Dia butuh sekira 1539 detik untuk menyelesaikan pekerjaannya mengepel seluruh lantai teras masjid, kamar mandi dan tempat wudhu. Dia tak mengepel lantai bagian dalam masjid yang sepertinya selalu terkunci, kecuali di waktu-waktu sholat. Dia mulai membereskan alat kerjanya, membersihkan muka, lengan dan kakinya, gulungan di celana dia turunkan, dan jilbab dia kembangkan kembali. 126 detik berikutnya, dia sudah beranjak pergi ke arah dia datang tadi.

Kulihat, pria muda yang rajin sholat dhuha dan kuceritakan pada catatanku terdahulu, juga telah melasanakan semua aktivitasnya.

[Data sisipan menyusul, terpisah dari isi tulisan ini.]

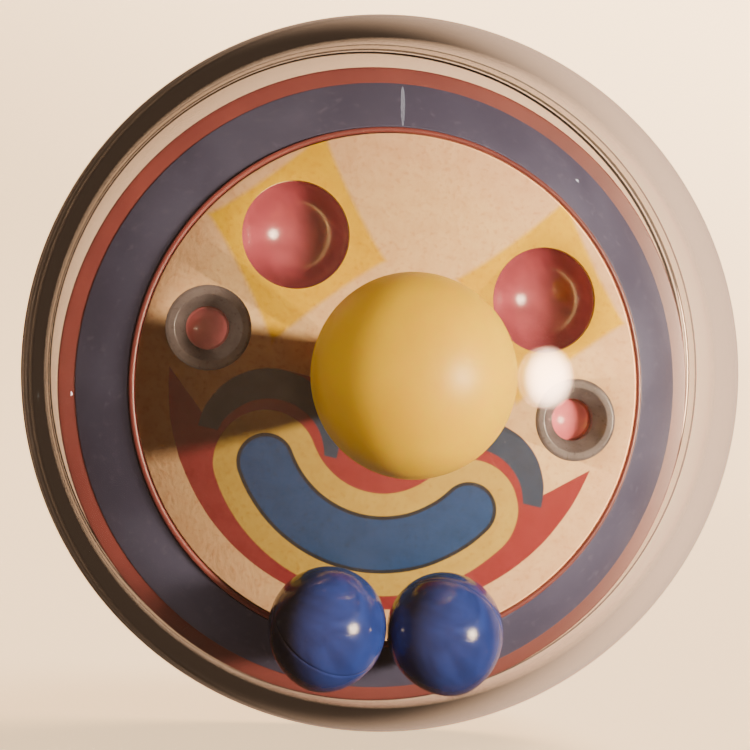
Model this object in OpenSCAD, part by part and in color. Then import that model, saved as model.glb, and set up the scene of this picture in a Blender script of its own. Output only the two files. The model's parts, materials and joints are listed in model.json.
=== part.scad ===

Kuperhatikan lagi punggung perempuan tua itu menjauh, perempuan yang datang membersihan teras masjid ini saban pagi, tanpa suara, tanpa kata. Karena dialah maka aku menceritakan ulang kisah perempuan tua dan daun ketapang yang telah dikabarkan oleh D. Zawawi Imron dalam 'Sate Ruhani Dari Madura'. Aku rasa mereka berdua mempunyai kemiripan, meskipun dengan caranya masing-masing. Sementara aku, belum berbuat apa-apa.